1/4 teaspoon nutmeg, ground
1 pkg. 10 canned biscuits
4 apples, cored and cut into 1/4s
1 stick butter
1 cup firmly packed light brown sugar
1 cup water
1 teaspoon pure vanilla extract
Preheat oven to 500°F. Mix cinnamon and nutmeg in small bowl. For each dumplin place 1 biscuit between 2 pieces of parchment paper. Using a roller or smooth, thick glass, roll out the biscuit until very thin. Remove top piece of parchment paper. Sprinkle with cinnamon nutmeg mixture. Place 1 apple fourth in center of dough. Cut off 1 tsp. of butter from stick and place in the center of the apple. Carefully fold dough up over apple half, pinching seams together to seal. Place
dumplings, seam-side down, in greased 13x9-inch baking dish. Place into hot oven for 10 minutes or until the crust begins to brown.
While the dumplins are in the oven bring sugar, water and remaining butter to boil in small
saucepan. Remove from heat. Stir in vanilla; set aside.

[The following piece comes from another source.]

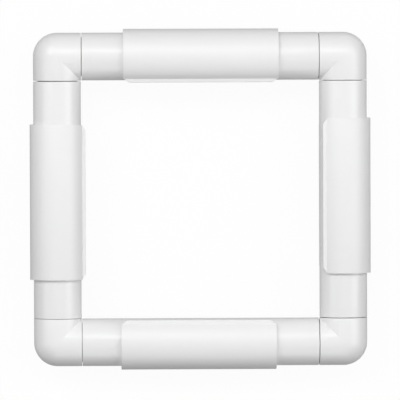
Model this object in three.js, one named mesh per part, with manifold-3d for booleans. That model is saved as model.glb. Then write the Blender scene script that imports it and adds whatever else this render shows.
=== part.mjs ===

After the dumplins have browned, reduce oven temperature to 350°F. Pour sauce over dumplings. Bake 40 to 45
minutes longer or until apples are tender and pastry is golden brown. Serve
warm with ice cream or whipped cream, if desired.
Comment: I used a square cast iron frying pan. With 4 apples you end up with 16 fourths so I placed one piece in the pan to use as a tester for the apples. This allowed me to pierce it for tenderness after about 20 minutes so I wouldn't have to pierce the dumplins. I also sliced up the remaining pieces and placed one slice between each of the dumplins so they wouldn't tough and stick together. About half way through cooking I pulled my dish out and spooned the sauce over the tops of the dumplins, then put them back into the oven to finish cooking.